#### GOAL
The data below is to be returned in full and exactly.

#### GIVEN DATA
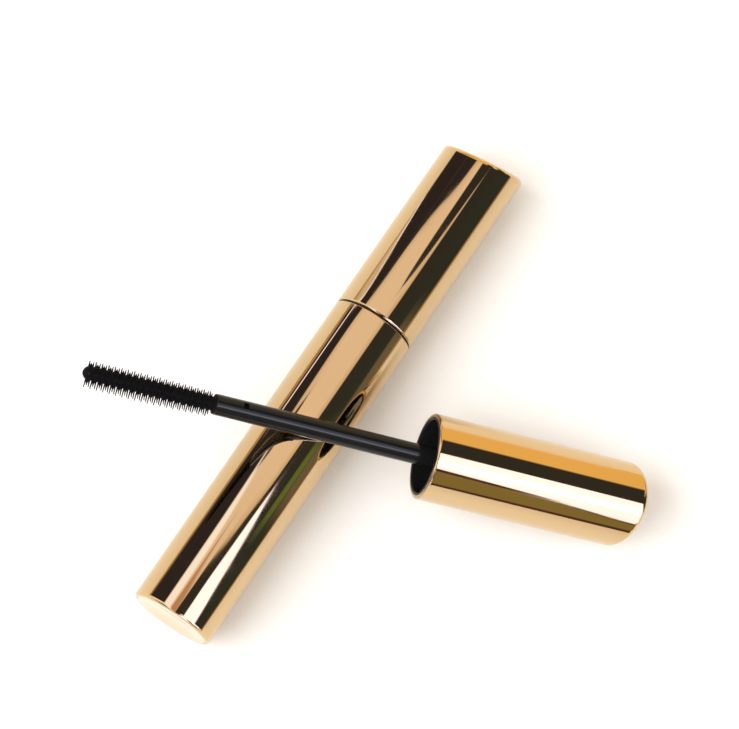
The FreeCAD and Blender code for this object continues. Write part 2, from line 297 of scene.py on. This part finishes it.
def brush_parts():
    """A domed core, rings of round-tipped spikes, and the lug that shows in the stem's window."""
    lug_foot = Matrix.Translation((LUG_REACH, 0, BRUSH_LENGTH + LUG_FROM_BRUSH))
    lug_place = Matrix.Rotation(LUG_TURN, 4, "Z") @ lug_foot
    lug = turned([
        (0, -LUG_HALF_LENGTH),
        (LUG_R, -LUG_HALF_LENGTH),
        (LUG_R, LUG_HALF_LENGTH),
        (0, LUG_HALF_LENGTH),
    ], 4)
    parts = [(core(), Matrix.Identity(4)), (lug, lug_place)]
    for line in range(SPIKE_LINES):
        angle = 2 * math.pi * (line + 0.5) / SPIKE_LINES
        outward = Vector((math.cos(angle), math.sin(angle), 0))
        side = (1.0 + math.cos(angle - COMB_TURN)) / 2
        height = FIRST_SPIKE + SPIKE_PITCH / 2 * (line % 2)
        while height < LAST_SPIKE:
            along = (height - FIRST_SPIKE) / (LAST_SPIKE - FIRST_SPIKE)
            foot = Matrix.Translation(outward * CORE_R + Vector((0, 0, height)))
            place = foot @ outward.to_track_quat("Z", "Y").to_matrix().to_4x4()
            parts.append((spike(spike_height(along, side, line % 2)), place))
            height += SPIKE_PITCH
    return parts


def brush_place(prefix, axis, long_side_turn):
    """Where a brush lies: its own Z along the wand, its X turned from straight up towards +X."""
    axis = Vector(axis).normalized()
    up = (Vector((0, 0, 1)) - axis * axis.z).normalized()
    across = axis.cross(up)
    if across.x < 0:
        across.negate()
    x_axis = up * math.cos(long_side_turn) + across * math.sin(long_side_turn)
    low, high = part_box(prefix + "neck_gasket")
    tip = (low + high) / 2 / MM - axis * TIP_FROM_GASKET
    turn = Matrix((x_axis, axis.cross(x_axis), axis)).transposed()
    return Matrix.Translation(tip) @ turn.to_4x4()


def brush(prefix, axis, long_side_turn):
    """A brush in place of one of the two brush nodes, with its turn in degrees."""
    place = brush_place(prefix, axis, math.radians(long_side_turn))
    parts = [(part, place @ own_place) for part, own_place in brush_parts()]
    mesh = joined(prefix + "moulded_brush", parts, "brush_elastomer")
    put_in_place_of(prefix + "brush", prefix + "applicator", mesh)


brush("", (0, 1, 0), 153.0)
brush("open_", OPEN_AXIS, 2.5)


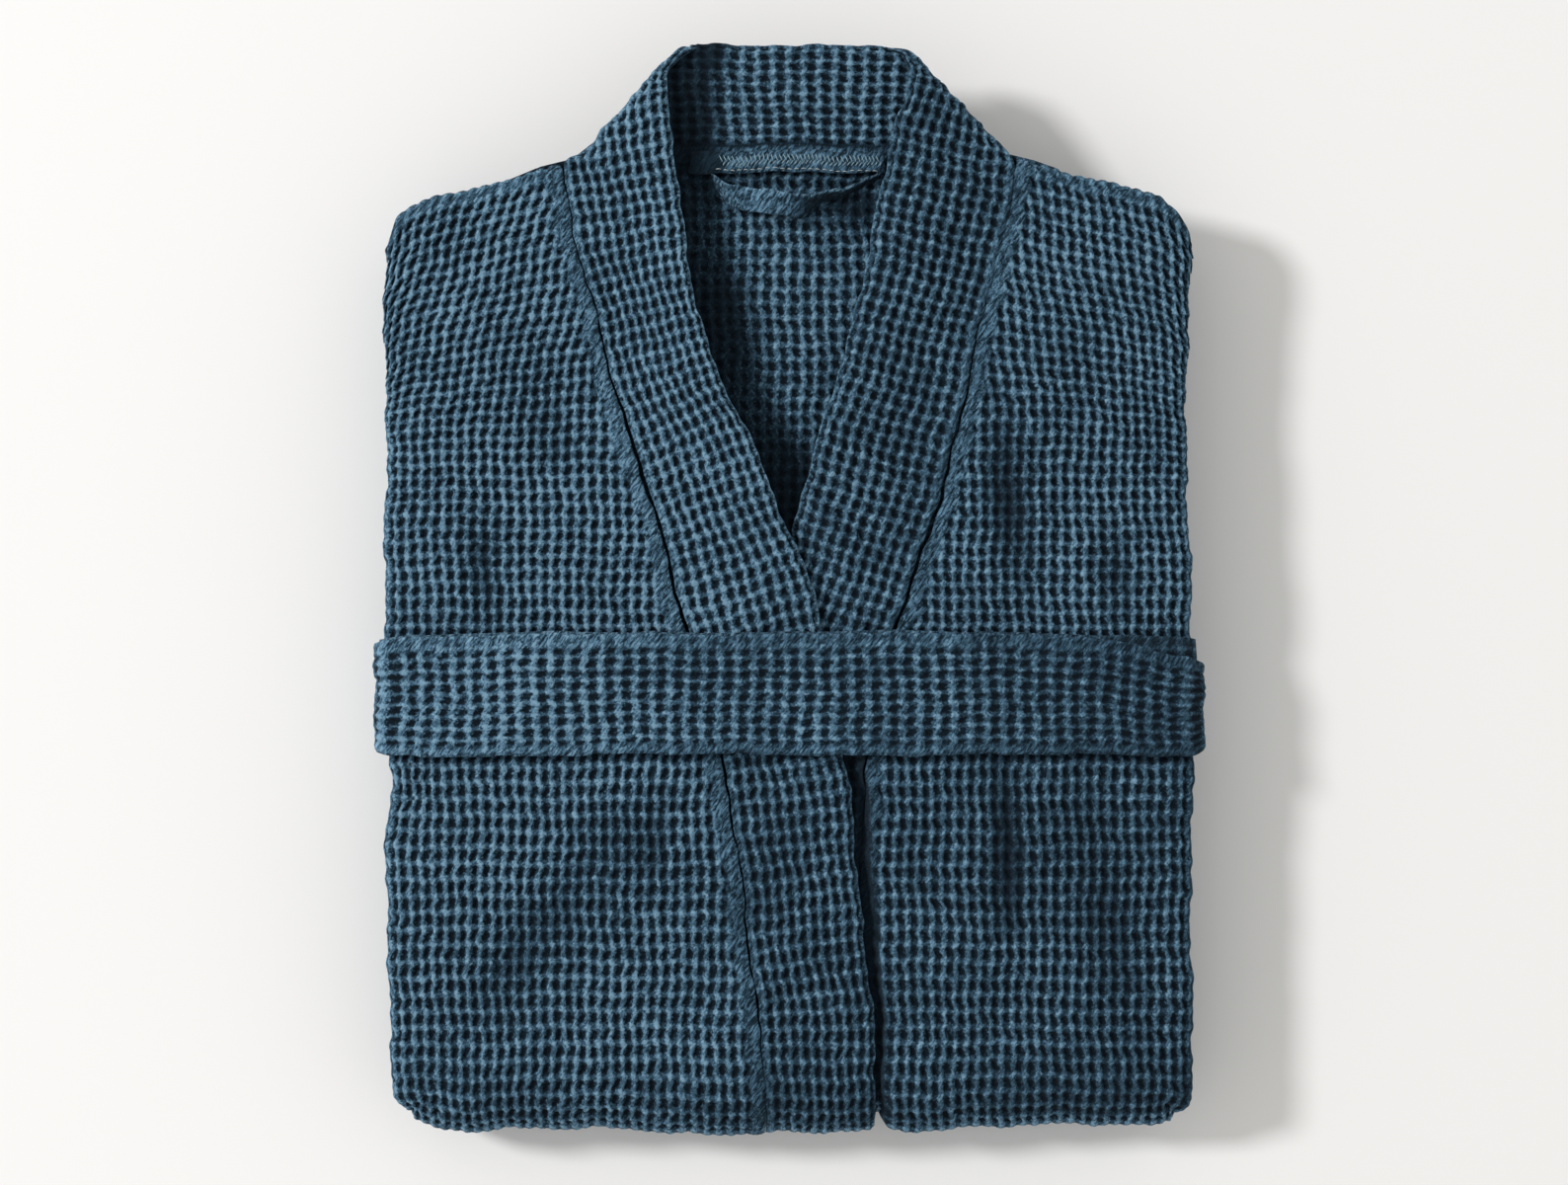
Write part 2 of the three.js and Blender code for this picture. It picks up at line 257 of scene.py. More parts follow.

#### FULL OUTPUT
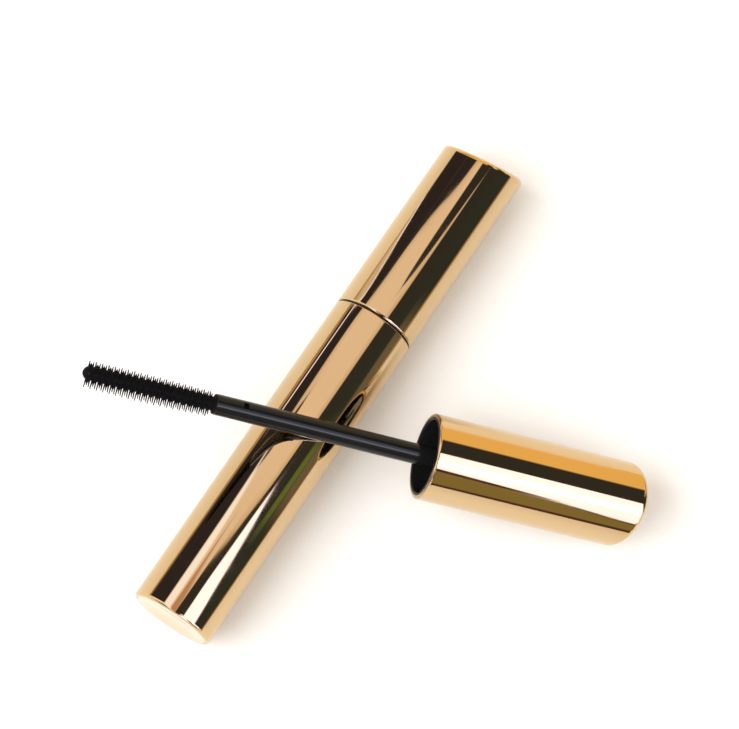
The FreeCAD and Blender code for this object continues. Write part 2, from line 297 of scene.py on. This part finishes it.
def brush_parts():
    """A domed core, rings of round-tipped spikes, and the lug that shows in the stem's window."""
    lug_foot = Matrix.Translation((LUG_REACH, 0, BRUSH_LENGTH + LUG_FROM_BRUSH))
    lug_place = Matrix.Rotation(LUG_TURN, 4, "Z") @ lug_foot
    lug = turned([
        (0, -LUG_HALF_LENGTH),
        (LUG_R, -LUG_HALF_LENGTH),
        (LUG_R, LUG_HALF_LENGTH),
        (0, LUG_HALF_LENGTH),
    ], 4)
    parts = [(core(), Matrix.Identity(4)), (lug, lug_place)]
    for line in range(SPIKE_LINES):
        angle = 2 * math.pi * (line + 0.5) / SPIKE_LINES
        outward = Vector((math.cos(angle), math.sin(angle), 0))
        side = (1.0 + math.cos(angle - COMB_TURN)) / 2
        height = FIRST_SPIKE + SPIKE_PITCH / 2 * (line % 2)
        while height < LAST_SPIKE:
            along = (height - FIRST_SPIKE) / (LAST_SPIKE - FIRST_SPIKE)
            foot = Matrix.Translation(outward * CORE_R + Vector((0, 0, height)))
            place = foot @ outward.to_track_quat("Z", "Y").to_matrix().to_4x4()
            parts.append((spike(spike_height(along, side, line % 2)), place))
            height += SPIKE_PITCH
    return parts


def brush_place(prefix, axis, long_side_turn):
    """Where a brush lies: its own Z along the wand, its X turned from straight up towards +X."""
    axis = Vector(axis).normalized()
    up = (Vector((0, 0, 1)) - axis * axis.z).normalized()
    across = axis.cross(up)
    if across.x < 0:
        across.negate()
    x_axis = up * math.cos(long_side_turn) + across * math.sin(long_side_turn)
    low, high = part_box(prefix + "neck_gasket")
    tip = (low + high) / 2 / MM - axis * TIP_FROM_GASKET
    turn = Matrix((x_axis, axis.cross(x_axis), axis)).transposed()
    return Matrix.Translation(tip) @ turn.to_4x4()


def brush(prefix, axis, long_side_turn):
    """A brush in place of one of the two brush nodes, with its turn in degrees."""
    place = brush_place(prefix, axis, math.radians(long_side_turn))
    parts = [(part, place @ own_place) for part, own_place in brush_parts()]
    mesh = joined(prefix + "moulded_brush", parts, "brush_elastomer")
    put_in_place_of(prefix + "brush", prefix + "applicator", mesh)


brush("", (0, 1, 0), 153.0)
brush("open_", OPEN_AXIS, 2.5)


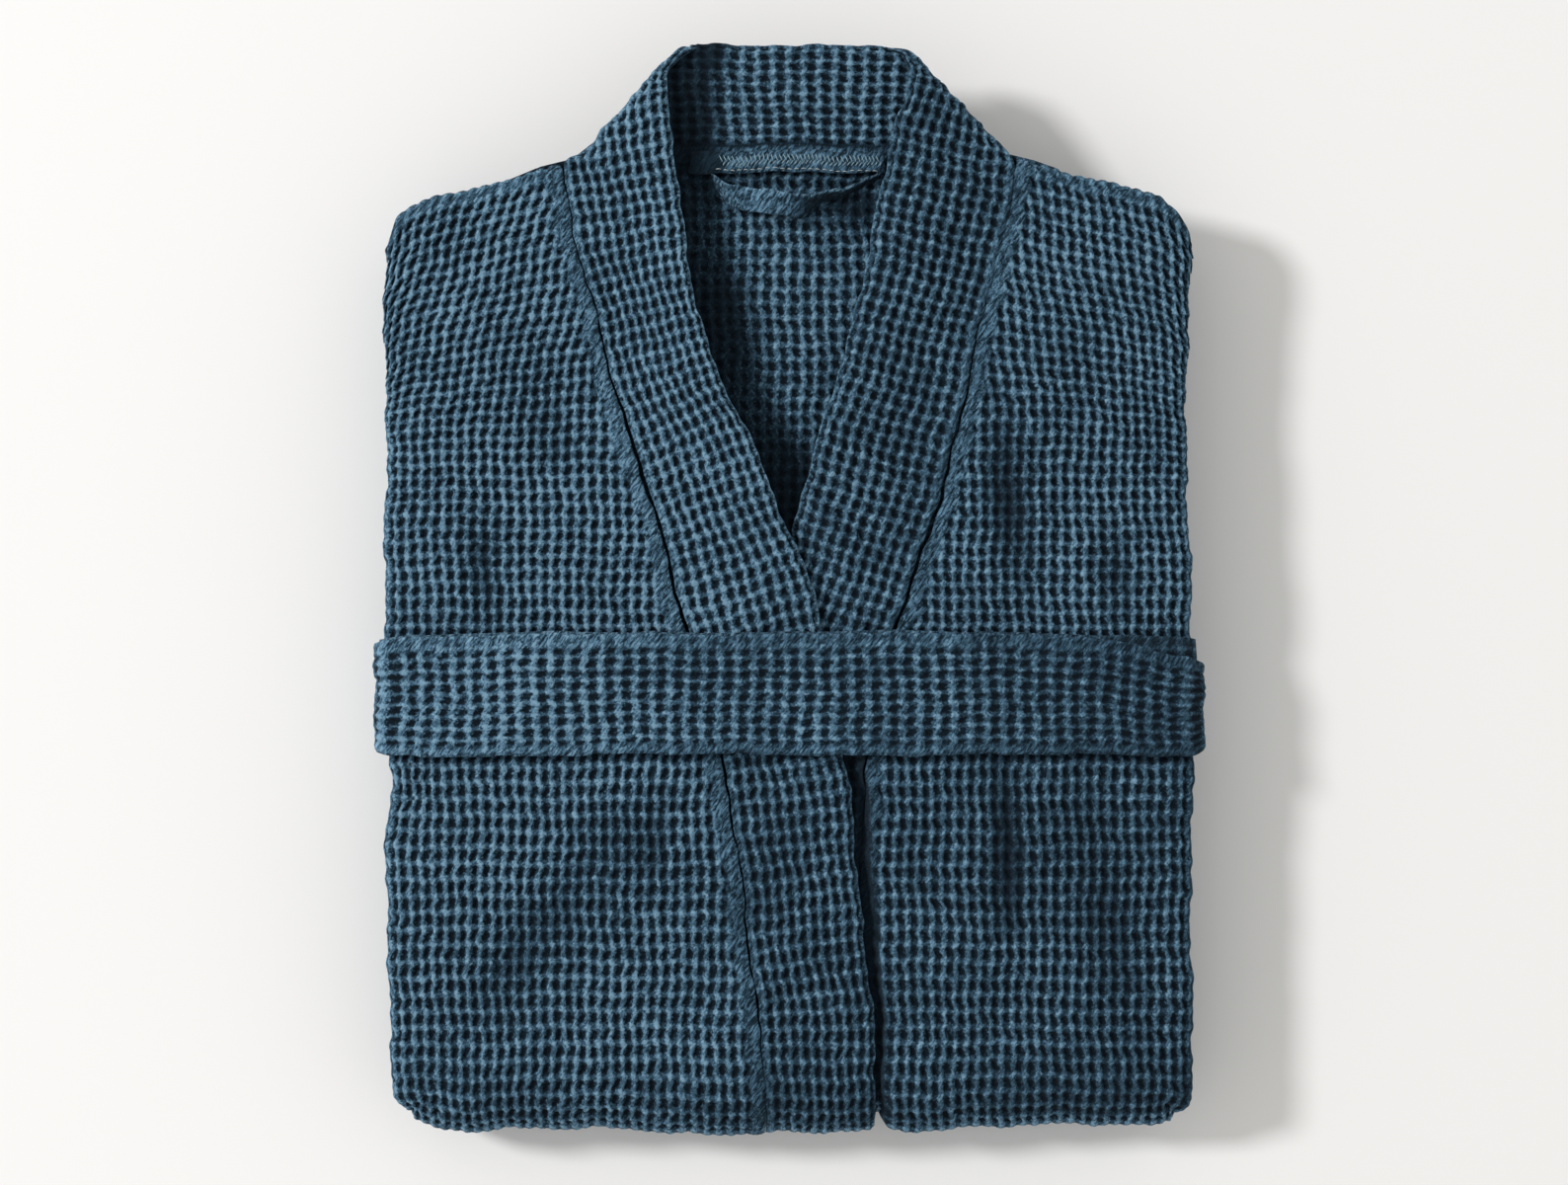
Write part 2 of the three.js and Blender code for this picture. It picks up at line 257 of scene.py. More parts follow.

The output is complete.